Below the towering superstructure is the garbhagrha, the 'womb of the house', a small chamber, square, in the majority of preserved temples, and dark as a cave in a mountain. It is the innermost sanctuary of the vimana, and the entire temple. In its interior it has four plain walls. They are massive and their continuity is broken only by the entrance in the front wall. There is no other source of light. If the door is closed, the interior is dark.

The Garbhagrha (cave-like inner sanctum)

 

In the larger temples, where one or several halls precede the sanctuary, the deity is but faintly lit by the light of day as it reaches across the hall to the inner sanctum… a dim light just sufficient to set off the deity against the darkness of its chamber. The darkness deepens towards the corners even though oil lamps may illumine the deity during ritual worship (puja).

Darkness too, descends on the deity from the top of the cell, in the belly of the tower. The limits of the garbhagrha, the sanctuary, are more felt than seen, though even in the largest temples it remains in actual dimensions a chamber of small size, surrounded by walls and often by spacious halls leading towards it. In many temples, particularly in the South India, the size of the garbhagrha is but a small fraction of the overall, often massively large temple structures. This too emphasizes the notion of the cave deep within the mountain.

The category comprising the four main types of temple architecture fashioned after the cave, according to Brhat Samhita, is called Guharaja, the King of caves (LV. 17). In this category are interior structures that feature the Round, the Square, the Octagonal and the Sixteen-sided. All should be dark inside, "so that light from outside will not enter these Prasadas" (Br. Samh. LV, 25; 28).

Guharaja, King of caves, is a name as suggestive as it is unique among the ever-increasing types of temples enumerated and described in the texts. The name however occurs also as part of the names of actual temples, such as the 'Kuraja (Guharaja) Bir' Temple. Kuhara, or cave, is a synonym of sala, or room, in the Bhavisya Purana, where the type of temple called Meru is described as having many kuharas (Bh. P. CXXX. 27).

The language of these ancient texts connects the mountain and the cave while describing works of architecture, or forms of nature, and also the residences of different classes of demigods: Devas and Danavas, Pannagas, Yaksas, Raksasas, Guhyas, Gandharvas, Vidyadharas, Siddhas, Kinnaras and Apsaras. They live in Indra's grove on Mount Sitanta, which is full of rock and cave-houses.
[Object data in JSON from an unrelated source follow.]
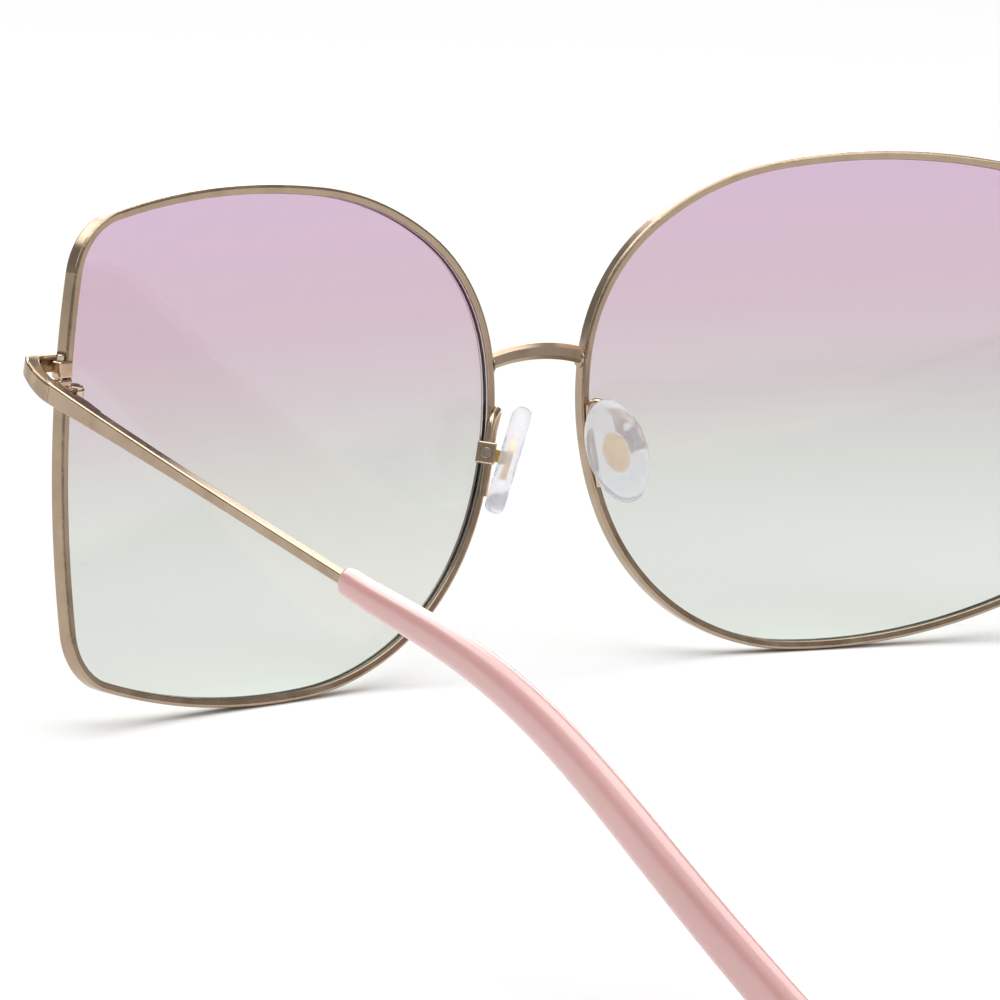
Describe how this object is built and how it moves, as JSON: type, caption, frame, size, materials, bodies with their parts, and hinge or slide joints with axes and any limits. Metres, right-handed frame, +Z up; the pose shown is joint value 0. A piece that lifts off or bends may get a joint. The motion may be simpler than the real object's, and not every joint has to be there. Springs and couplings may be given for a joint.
{
  "type": "cat eye sunglasses",
  "caption": "Metal-framed cat eye sunglasses with thin full rims, large gradient-tinted lenses, rocking nose pads, folding temples and plastic temple tips.",
  "frame": {"origin": "under the middle of the box, on the surface that the rims and the temple tips rest on", "axes": "+X to the wearer's left, +Y from the lenses back towards the ears, +Z up"},
  "size_m": [0.148, 0.1512, 0.0585],
  "materials": {
    "frame_metal": "satin champagne plating",
    "screw_steel": "polished",
    "tinted_lens": "polished, pink at the top fading to clear grey-green",
    "tip_plastic": "satin",
    "pad_brass": "satin",
    "clear_silicone": "clear, glossy"
  },
  "bodies": {
    "front": {"bridge": "frame_metal", "left_rim": "frame_metal", "left_lens": "tinted_lens", "left_rim_lock_upper": "frame_metal", "left_rim_lock_lower": "frame_metal", "left_rim_lock_screw": "screw_steel", "left_end_piece": "frame_metal", "left_hinge_front": "frame_metal", "left_hinge_screw": "screw_steel", "left_pad_arm": "frame_metal", "left_pad_box": "frame_metal", "left_pad_screw": "screw_steel", "right_rim": "frame_metal", "right_lens": "tinted_lens", "right_rim_lock_upper": "frame_metal", "right_rim_lock_lower": "frame_metal", "right_rim_lock_screw": "screw_steel", "right_end_piece": "frame_metal", "right_hinge_front": "frame_metal", "right_hinge_screw": "screw_steel", "right_pad_arm": "frame_metal", "right_pad_box": "frame_metal", "right_pad_screw": "screw_steel"},
    "left_temple": {"left_hinge_rear": "frame_metal", "left_temple": "frame_metal", "left_temple_tip": "tip_plastic"},
    "left_pad": {"left_pad_insert": "pad_brass", "left_nose_pad": "clear_silicone"},
    "right_temple": {"right_hinge_rear": "frame_metal", "right_temple": "frame_metal", "right_temple_tip": "tip_plastic"},
    "right_pad": {"right_pad_insert": "pad_brass", "right_nose_pad": "clear_silicone"}
  },
  "joints": [
    {"name": "left_temple_fold", "type": "hinge", "parent": "front", "child": "left_temple", "pos_m": [0.07122, -0.06039, 0.03846], "axis": [-0.0116, 0.1415, 0.9899], "range_deg": [0, 86]},
    {"name": "right_temple_fold", "type": "hinge", "parent": "front", "child": "right_temple", "pos_m": [-0.07122, -0.06039, 0.03846], "axis": [-0.0116, -0.1415, -0.9899], "range_deg": [0, 80]},
    {"name": "left_pad_rock", "type": "hinge", "parent": "front", "child": "left_pad", "pos_m": [0.00976, -0.06846, 0.02636], "axis": [0.5563, 0.7849, 0.2729], "range_deg": [-2, 13]},
    {"name": "right_pad_rock", "type": "hinge", "parent": "front", "child": "right_pad", "pos_m": [-0.00976, -0.06846, 0.02636], "axis": [0.5563, -0.7849, -0.2729], "range_deg": [-2, 13]}
  ]
}
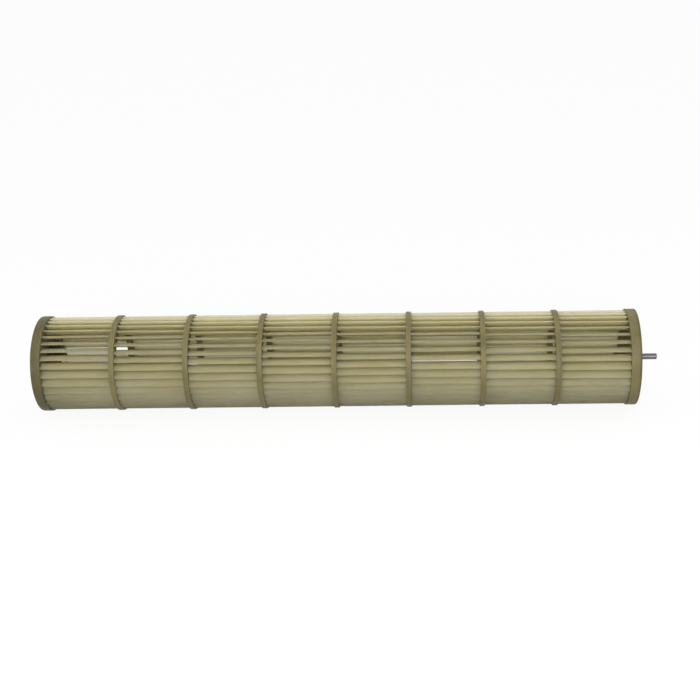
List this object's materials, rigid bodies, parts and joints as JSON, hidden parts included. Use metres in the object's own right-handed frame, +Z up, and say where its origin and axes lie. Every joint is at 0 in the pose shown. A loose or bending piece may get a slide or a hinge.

The Vayu Purana tells of the various kinds of residences of the gods on the different mountains. It is a sastric topography of the natural mountains where the gods reside, and of their habitations on great mountain ranges with many peaks -- it is not a description of temples built by man on mountain tops for the gods to dwell in.

The caves are ancient residences of the gods. It is there too, and not only on the banks of rivers that they love to dwell. Their presence in the caves is felt so strongly that cave and god are one; "on the Visakha Mountain there is a great dwelling belonging to Guha, the Secret one (Karttikeya), the god who is very fond of living in caves" (Guha; Vayu Purana, XXXIX. 55).

Garbhagrha

 

The symbology of caves in Burmese temples, whether entirely spawned by the monks' design at Nandamu Temple or whether generally influenced by North Indian temples, is pervasive. In Burma, many brick built temples with inner spaces are simply called ku, or cave. According to Kramrisch:

"One of the temples at Pagan bears the name Shwe Ku, Golden cave. The Burmese Glass Palace chronicle tells about the erection of the Ananda temple of Pagan, how King Kyanzittha requested the eight Arhats to produce by their concentrated thought an image of the cave Nandamula in the Gandhamadan mountain. This they did and the King built a large Ku = Guha, a 'cave', of temple in the likeness of the cave Nandamula and called it Nanda. The name of the cave, which properly is the Garbhagrha, appears here as that of the whole Prasada."

Cave and Mountain, in the architecture of Greater India, are names for the total temple, ku (guha) in Burma, giri (mountain) in Cambodia, and 'Meru', in the high exterior shape of the Prasada. The interior with its cave darkness corresponds to the deity known ab intra (from within). The exterior with its mountain slopes along the superstructure and the perpendicular walls of the Prasada displays to the light of day, the seed which has taken root, and sprouted. This seed is the Supreme Personality of Godhead, expanded into His many inconceivable forms, plenary portions and associates, each one residing in a holy place.